The clear skies from the night before turned moderately smoky, and there were constant gun shots in the distance that morning.

It wasn’t what I had envisioned: a pristine, secluded, peaceful setting, but that’s not what the spirits wanted of us for the day.

They invited us to face the discomfort of a changing world. The discomfort of sitting with less-than-ideal conditions yet practicing staying connected to ourselves and the land.

All that to say, it ended up being a really beautiful day, and was actually very peaceful.

I had scoped out the trail system from the campground, and found a little Red Cedar grove off the trail next to the river, with lots of Devil's Club growing. We circled up here, and weren't bothered once by other people.


We sat with some of the wisest nature beings I know: Western Red Cedar, Devil’s Club, and Water, and also listened to the land we sat upon.

Death was very present on that day, but so was the tenacity of Life.
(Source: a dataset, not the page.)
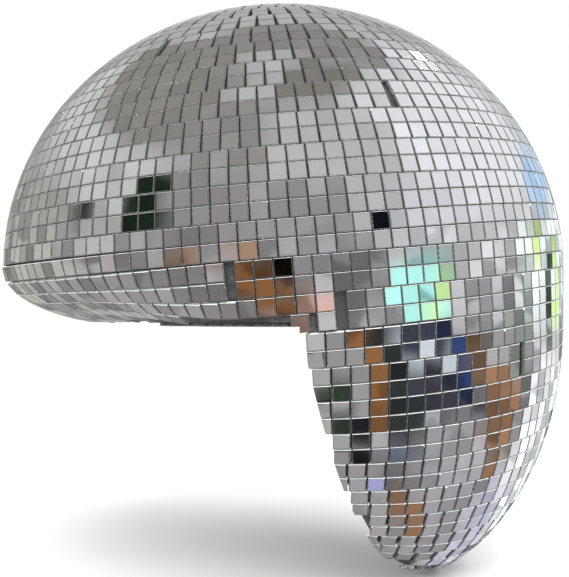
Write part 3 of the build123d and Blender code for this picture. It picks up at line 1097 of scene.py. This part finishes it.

For me, I learned a lot about surrendering my grip, and allowing change to come. What I had planned didn’t pan out, but what I was presented with was rich in possibility, and the exact medicine that the moment called for.

Over the years it’s been apparent to me just how uncomfortable our culture is with death, including myself. Change is death. Surrendering a grip of a plan is a death.

AND it’s been more and more apparent to me lately just how impossible it is to tease life and death apart from one other. We are all continuously feeding off of life to live.

That’s to say, we literally kill other things in order to live. All day, every day. All of life does.

Death always feeds life.

We eat plants, animals, and fungi to give us energy to live.

When a tree falls in a forest, that space allows light in for other species to grow.

And when we die, we will be food for something else, whether bacteria, fungi or fire. We will be consumed and utilized for life.

We are never outside of this inherent truth.

There’s a moment when something is being transformed from the death of one energy into the life of another energy, a liminal space of change. Sometimes this process is seamless and quick. And other times this liminal space is stretched out over time.

This can be uncomfortable. But more and more, we’re being asked to be with this discomfort.

It was apparent last weekend that we need to hold two things simultaneously to be true:

#1 that we are helpless to a degree, and there’s no way we can plan and predict life. There’s also no way that we alone can shoulder the burden of what’s happening on Earth right now. We need to be comfortable with grief and loss and discomfort and feeling helpless in some situations. Grief is medicine, and SO important. Can we set down our control or expectation of trajectory and allow ourselves to just be with the moment, whatever that brings?

#2 we are the Universe, having an experience as a body, and we are very creative and powerful beings. Our prayers, our intentions, our voice, and our directed actions are potent, and they will create change. Can we give ourselves permission to step into the fullness of our sovereign power to be forces of change?

That day Red Cedar showed me that when water enters a substance it enlivens it, and when the water is removed, the life force leaves. She was showing me the way water holds memory, and is imprinted by all beings.

Water is having an experience as me right now, and once the water leaves my body, it is imprinted with my experience and all I’ve learned as myself, merging into the wider whole. Therefore, the way I hold myself and imprint the water in my body matters. It matters a whole lot.

What do you want to imprint into the collective memory of water? This is part of your agency. This is your power to make change.

Often I hear discourse naming #1 or #2, but rarely both. We have to be able to hold the multi-dimensionality of ourselves and Life in order for us to shift out of our current paradigm.

Let yourself grieve. Let yourself feel helpless, handing life over to the greater wisdom of all-that-is, here in this moment. And also, let yourself feel empowered and powerful. Let yourself live into your Creator self. The Self that literally creates this world every moment of the day.